## WHAT YOU WILL DO
Write out the lines from the top of the material through the line with "button_travel = 0.8; // [0.5:0.1:1]", exactly and with nothing added.

## INFORMATION PROVIDED
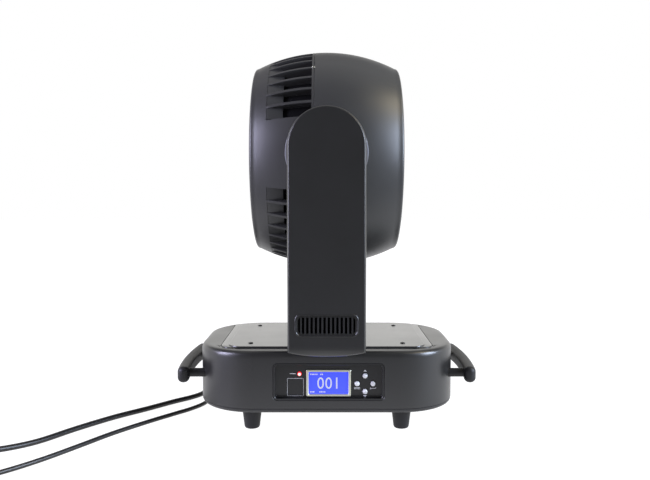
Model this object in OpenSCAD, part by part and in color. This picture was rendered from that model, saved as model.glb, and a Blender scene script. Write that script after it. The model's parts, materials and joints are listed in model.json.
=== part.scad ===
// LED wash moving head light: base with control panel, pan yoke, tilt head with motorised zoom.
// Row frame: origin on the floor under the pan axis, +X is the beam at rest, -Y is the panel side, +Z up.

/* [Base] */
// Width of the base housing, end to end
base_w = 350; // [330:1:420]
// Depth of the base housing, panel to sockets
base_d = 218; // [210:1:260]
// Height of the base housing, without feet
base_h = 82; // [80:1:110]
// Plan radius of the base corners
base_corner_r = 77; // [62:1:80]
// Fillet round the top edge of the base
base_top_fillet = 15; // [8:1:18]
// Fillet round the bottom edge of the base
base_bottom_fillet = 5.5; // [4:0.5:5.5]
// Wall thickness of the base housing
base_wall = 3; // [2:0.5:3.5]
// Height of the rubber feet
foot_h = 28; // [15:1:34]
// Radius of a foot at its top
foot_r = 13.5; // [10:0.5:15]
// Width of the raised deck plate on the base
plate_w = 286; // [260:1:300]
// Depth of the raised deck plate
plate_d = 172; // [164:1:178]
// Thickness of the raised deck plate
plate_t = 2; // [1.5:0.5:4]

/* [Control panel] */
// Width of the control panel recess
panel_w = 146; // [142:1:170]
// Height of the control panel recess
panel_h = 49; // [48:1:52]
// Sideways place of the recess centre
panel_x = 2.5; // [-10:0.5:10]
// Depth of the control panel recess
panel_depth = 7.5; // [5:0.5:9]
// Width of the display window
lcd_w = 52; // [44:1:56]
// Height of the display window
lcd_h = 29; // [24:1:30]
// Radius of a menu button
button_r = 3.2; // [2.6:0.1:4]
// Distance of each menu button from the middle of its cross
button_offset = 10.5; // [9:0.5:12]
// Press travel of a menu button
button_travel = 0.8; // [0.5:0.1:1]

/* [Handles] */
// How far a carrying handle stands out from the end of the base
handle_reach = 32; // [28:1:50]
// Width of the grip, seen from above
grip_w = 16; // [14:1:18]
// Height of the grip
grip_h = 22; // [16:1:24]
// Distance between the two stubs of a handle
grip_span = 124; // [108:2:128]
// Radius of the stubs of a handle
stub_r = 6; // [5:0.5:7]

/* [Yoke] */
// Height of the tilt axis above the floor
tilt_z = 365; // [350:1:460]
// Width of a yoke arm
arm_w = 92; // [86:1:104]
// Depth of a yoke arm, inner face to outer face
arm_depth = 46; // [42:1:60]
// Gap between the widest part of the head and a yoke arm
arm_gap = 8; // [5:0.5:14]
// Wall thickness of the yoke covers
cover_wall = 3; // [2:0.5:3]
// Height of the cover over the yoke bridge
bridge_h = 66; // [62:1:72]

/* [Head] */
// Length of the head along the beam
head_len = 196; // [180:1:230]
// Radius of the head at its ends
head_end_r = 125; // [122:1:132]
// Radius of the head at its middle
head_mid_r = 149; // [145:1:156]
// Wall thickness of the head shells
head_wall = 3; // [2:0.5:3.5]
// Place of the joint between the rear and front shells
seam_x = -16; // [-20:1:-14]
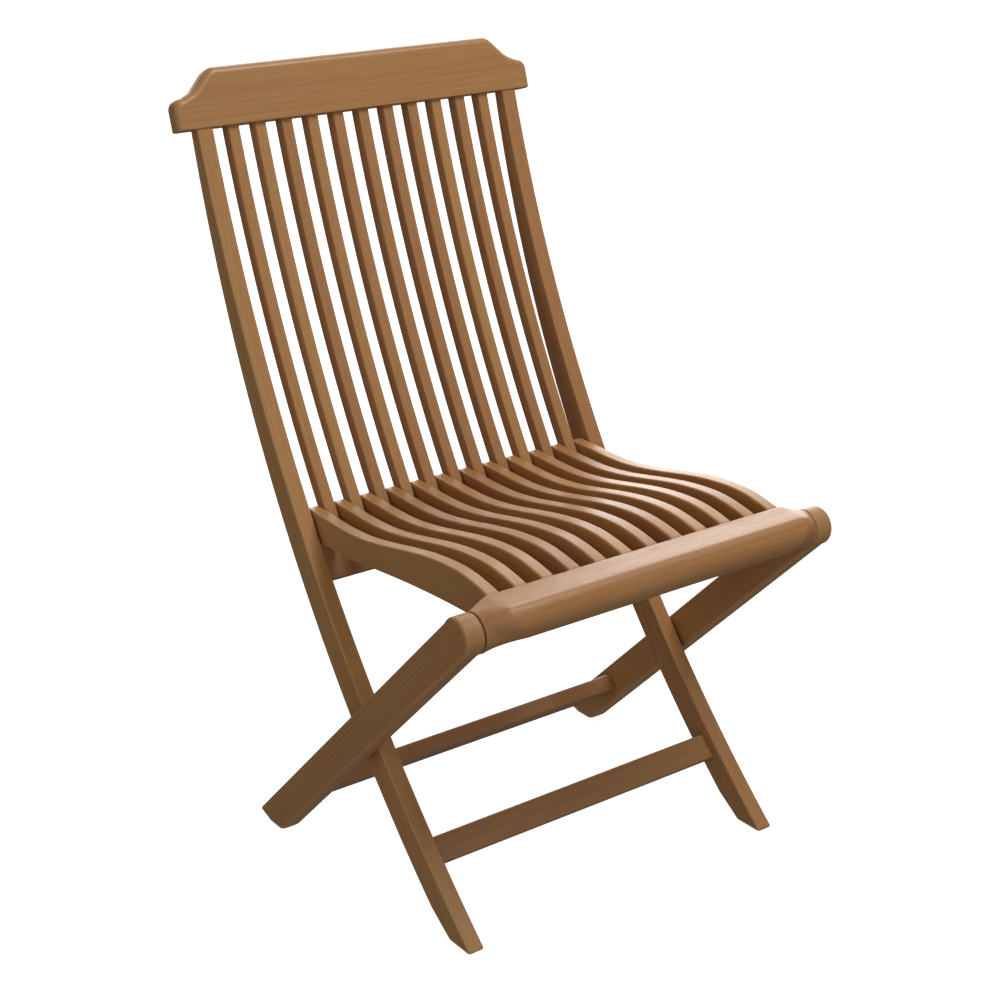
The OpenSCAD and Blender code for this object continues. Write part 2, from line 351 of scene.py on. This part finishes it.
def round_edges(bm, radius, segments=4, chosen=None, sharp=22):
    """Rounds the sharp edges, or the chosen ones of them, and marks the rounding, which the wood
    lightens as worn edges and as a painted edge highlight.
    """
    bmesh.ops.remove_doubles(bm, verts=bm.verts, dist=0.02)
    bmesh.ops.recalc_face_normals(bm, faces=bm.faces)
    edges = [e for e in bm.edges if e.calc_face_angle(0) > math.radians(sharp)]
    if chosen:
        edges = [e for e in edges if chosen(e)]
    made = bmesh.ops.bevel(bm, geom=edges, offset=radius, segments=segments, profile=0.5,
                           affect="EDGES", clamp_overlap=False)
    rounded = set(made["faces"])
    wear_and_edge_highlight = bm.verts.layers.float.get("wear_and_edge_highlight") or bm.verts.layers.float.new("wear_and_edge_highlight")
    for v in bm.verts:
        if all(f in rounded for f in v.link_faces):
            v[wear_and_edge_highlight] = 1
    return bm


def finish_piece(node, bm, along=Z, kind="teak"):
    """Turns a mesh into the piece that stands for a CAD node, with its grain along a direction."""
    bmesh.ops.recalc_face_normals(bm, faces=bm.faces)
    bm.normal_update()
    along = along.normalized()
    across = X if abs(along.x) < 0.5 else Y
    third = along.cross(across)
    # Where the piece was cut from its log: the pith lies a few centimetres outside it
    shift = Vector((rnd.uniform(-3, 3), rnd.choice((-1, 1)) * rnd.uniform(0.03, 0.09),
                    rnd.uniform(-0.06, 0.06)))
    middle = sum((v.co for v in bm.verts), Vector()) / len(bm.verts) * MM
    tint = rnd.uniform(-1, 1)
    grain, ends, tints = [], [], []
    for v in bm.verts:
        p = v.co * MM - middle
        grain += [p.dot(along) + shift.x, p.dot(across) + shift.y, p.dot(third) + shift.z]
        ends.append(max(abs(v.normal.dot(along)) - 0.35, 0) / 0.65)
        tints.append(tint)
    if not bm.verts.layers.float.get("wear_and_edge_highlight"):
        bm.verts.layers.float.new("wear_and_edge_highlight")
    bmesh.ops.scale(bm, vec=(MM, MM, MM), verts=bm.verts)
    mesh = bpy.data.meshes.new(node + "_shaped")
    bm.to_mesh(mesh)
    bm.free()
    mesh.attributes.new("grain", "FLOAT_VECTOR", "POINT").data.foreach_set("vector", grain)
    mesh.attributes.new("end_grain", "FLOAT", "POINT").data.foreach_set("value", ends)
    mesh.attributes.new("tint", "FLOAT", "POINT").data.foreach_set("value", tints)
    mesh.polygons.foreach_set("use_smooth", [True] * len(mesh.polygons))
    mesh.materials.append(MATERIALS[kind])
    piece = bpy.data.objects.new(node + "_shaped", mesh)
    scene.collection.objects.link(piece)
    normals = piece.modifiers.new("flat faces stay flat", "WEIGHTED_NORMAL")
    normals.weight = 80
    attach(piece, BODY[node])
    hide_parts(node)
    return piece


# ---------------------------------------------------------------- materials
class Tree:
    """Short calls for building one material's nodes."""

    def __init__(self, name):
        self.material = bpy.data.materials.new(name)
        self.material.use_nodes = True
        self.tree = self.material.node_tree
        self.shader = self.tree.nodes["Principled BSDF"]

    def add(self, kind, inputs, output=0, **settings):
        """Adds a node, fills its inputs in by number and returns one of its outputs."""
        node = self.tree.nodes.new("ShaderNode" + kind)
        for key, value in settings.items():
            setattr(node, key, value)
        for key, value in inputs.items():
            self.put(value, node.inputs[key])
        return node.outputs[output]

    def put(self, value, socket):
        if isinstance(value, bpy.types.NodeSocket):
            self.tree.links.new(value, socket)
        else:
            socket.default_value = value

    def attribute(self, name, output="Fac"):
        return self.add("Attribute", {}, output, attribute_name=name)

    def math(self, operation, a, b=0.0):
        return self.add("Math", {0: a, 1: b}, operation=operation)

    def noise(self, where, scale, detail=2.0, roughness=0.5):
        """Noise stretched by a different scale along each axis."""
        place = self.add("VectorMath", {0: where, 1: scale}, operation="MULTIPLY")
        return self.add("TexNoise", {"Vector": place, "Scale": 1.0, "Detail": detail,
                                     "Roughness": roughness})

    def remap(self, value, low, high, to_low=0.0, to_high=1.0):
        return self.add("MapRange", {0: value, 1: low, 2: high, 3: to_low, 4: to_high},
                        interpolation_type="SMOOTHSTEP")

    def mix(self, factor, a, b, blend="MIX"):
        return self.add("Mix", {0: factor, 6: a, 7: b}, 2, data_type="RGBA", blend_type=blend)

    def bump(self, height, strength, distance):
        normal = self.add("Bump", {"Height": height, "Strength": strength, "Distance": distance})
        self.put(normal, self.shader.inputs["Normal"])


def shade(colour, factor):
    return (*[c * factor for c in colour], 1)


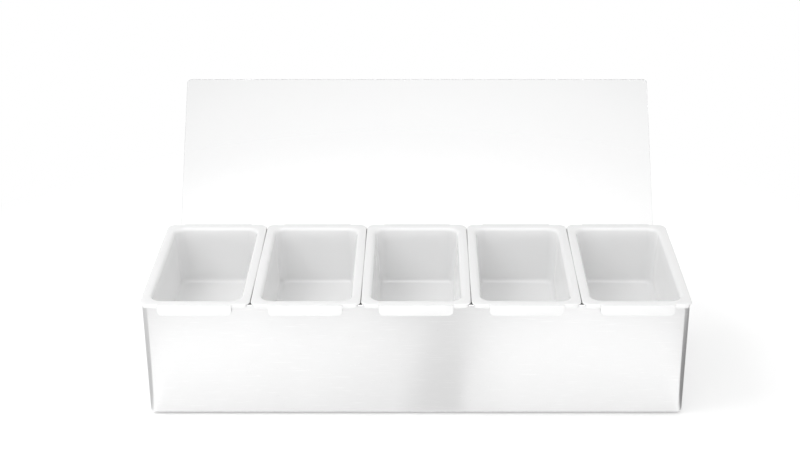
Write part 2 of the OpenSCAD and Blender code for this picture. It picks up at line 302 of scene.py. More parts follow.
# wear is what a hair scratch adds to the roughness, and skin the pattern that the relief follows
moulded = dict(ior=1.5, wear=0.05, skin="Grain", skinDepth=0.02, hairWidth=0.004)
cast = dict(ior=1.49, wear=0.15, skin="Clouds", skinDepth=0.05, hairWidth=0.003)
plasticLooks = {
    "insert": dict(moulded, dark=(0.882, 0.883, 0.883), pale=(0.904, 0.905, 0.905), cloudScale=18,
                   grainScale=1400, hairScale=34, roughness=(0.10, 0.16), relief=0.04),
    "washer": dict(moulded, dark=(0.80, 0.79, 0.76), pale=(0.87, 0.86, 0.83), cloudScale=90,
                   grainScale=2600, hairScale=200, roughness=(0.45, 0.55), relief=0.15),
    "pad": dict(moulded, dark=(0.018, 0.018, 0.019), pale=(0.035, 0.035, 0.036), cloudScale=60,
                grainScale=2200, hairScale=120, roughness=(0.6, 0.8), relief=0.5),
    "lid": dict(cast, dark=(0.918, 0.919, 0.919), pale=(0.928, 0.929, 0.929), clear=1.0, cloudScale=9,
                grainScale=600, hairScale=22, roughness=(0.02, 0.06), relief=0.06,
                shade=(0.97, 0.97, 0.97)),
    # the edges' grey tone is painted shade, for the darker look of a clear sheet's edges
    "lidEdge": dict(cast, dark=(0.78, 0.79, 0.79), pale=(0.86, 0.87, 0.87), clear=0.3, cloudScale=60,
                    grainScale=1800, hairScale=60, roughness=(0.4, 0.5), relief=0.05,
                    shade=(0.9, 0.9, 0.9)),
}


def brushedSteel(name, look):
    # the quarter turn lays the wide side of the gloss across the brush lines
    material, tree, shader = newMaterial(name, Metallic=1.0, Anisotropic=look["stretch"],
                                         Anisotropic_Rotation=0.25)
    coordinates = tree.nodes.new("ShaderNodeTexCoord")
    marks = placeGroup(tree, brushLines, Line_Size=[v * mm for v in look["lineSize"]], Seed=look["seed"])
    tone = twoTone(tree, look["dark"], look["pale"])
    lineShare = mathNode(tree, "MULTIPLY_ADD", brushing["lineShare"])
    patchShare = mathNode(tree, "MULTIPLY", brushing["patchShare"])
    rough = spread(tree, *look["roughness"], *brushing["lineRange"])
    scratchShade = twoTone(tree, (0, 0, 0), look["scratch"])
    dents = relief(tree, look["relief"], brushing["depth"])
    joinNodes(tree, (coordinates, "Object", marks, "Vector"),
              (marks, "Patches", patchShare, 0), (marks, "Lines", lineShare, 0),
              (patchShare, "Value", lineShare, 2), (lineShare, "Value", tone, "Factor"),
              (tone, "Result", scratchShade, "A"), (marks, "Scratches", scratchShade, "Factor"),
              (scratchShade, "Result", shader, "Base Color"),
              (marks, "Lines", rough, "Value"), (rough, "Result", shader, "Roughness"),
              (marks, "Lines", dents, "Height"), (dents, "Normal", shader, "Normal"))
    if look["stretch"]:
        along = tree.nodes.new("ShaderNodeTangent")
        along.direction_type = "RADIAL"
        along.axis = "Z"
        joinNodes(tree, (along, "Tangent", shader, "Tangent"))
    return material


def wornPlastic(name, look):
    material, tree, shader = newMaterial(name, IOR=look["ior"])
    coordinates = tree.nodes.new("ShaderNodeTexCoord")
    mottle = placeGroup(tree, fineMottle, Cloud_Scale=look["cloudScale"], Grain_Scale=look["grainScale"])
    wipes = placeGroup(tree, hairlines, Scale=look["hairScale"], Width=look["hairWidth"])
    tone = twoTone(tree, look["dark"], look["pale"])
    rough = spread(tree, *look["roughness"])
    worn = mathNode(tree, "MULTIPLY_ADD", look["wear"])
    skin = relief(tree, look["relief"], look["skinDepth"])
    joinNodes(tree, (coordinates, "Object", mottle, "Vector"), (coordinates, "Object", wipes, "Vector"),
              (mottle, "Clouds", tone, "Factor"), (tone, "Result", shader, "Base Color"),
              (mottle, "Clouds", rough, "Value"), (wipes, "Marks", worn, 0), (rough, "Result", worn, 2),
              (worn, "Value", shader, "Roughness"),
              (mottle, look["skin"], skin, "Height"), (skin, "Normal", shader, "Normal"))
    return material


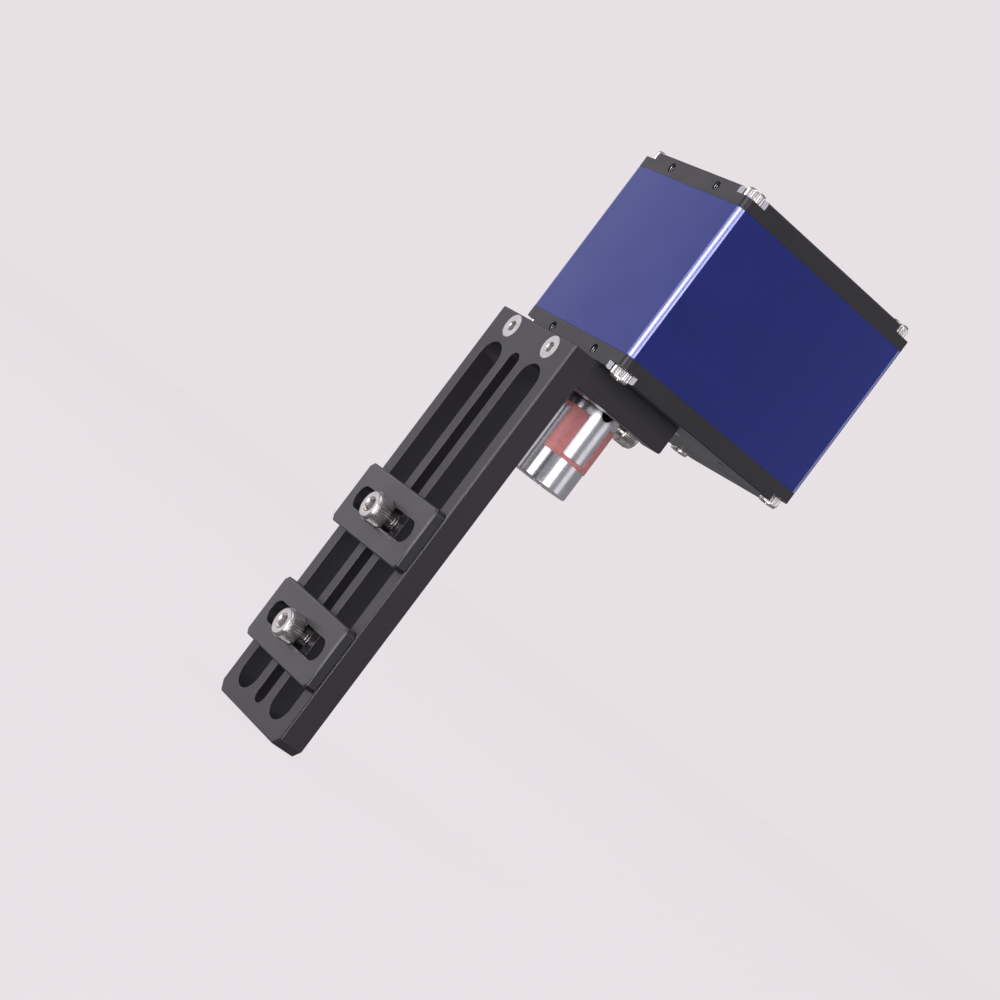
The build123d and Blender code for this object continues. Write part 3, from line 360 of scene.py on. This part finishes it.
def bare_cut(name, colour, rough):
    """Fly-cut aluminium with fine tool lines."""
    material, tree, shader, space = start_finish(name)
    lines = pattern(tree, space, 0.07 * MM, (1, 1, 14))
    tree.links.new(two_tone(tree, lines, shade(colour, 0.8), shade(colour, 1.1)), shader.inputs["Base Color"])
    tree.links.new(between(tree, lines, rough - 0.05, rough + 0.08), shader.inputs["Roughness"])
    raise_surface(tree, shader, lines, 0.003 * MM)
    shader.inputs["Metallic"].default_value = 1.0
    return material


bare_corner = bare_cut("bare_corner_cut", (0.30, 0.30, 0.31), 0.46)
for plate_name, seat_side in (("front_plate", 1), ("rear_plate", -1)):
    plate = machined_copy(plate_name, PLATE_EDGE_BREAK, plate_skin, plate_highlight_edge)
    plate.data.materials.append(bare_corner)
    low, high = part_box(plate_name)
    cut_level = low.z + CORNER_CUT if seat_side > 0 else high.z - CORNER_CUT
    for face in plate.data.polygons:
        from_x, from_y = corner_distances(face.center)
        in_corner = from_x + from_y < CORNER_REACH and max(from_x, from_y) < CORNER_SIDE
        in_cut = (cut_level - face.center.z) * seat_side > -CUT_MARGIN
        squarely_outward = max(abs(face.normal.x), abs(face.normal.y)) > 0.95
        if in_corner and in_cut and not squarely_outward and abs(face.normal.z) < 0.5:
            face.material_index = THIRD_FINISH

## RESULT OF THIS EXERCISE
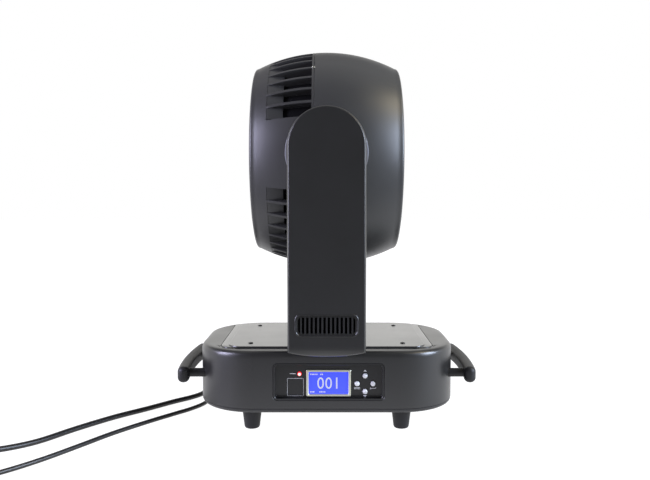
Model this object in OpenSCAD, part by part and in color. This picture was rendered from that model, saved as model.glb, and a Blender scene script. Write that script after it. The model's parts, materials and joints are listed in model.json.
=== part.scad ===
// LED wash moving head light: base with control panel, pan yoke, tilt head with motorised zoom.
// Row frame: origin on the floor under the pan axis, +X is the beam at rest, -Y is the panel side, +Z up.

/* [Base] */
// Width of the base housing, end to end
base_w = 350; // [330:1:420]
// Depth of the base housing, panel to sockets
base_d = 218; // [210:1:260]
// Height of the base housing, without feet
base_h = 82; // [80:1:110]
// Plan radius of the base corners
base_corner_r = 77; // [62:1:80]
// Fillet round the top edge of the base
base_top_fillet = 15; // [8:1:18]
// Fillet round the bottom edge of the base
base_bottom_fillet = 5.5; // [4:0.5:5.5]
// Wall thickness of the base housing
base_wall = 3; // [2:0.5:3.5]
// Height of the rubber feet
foot_h = 28; // [15:1:34]
// Radius of a foot at its top
foot_r = 13.5; // [10:0.5:15]
// Width of the raised deck plate on the base
plate_w = 286; // [260:1:300]
// Depth of the raised deck plate
plate_d = 172; // [164:1:178]
// Thickness of the raised deck plate
plate_t = 2; // [1.5:0.5:4]

/* [Control panel] */
// Width of the control panel recess
panel_w = 146; // [142:1:170]
// Height of the control panel recess
panel_h = 49; // [48:1:52]
// Sideways place of the recess centre
panel_x = 2.5; // [-10:0.5:10]
// Depth of the control panel recess
panel_depth = 7.5; // [5:0.5:9]
// Width of the display window
lcd_w = 52; // [44:1:56]
// Height of the display window
lcd_h = 29; // [24:1:30]
// Radius of a menu button
button_r = 3.2; // [2.6:0.1:4]
// Distance of each menu button from the middle of its cross
button_offset = 10.5; // [9:0.5:12]
// Press travel of a menu button
button_travel = 0.8; // [0.5:0.1:1]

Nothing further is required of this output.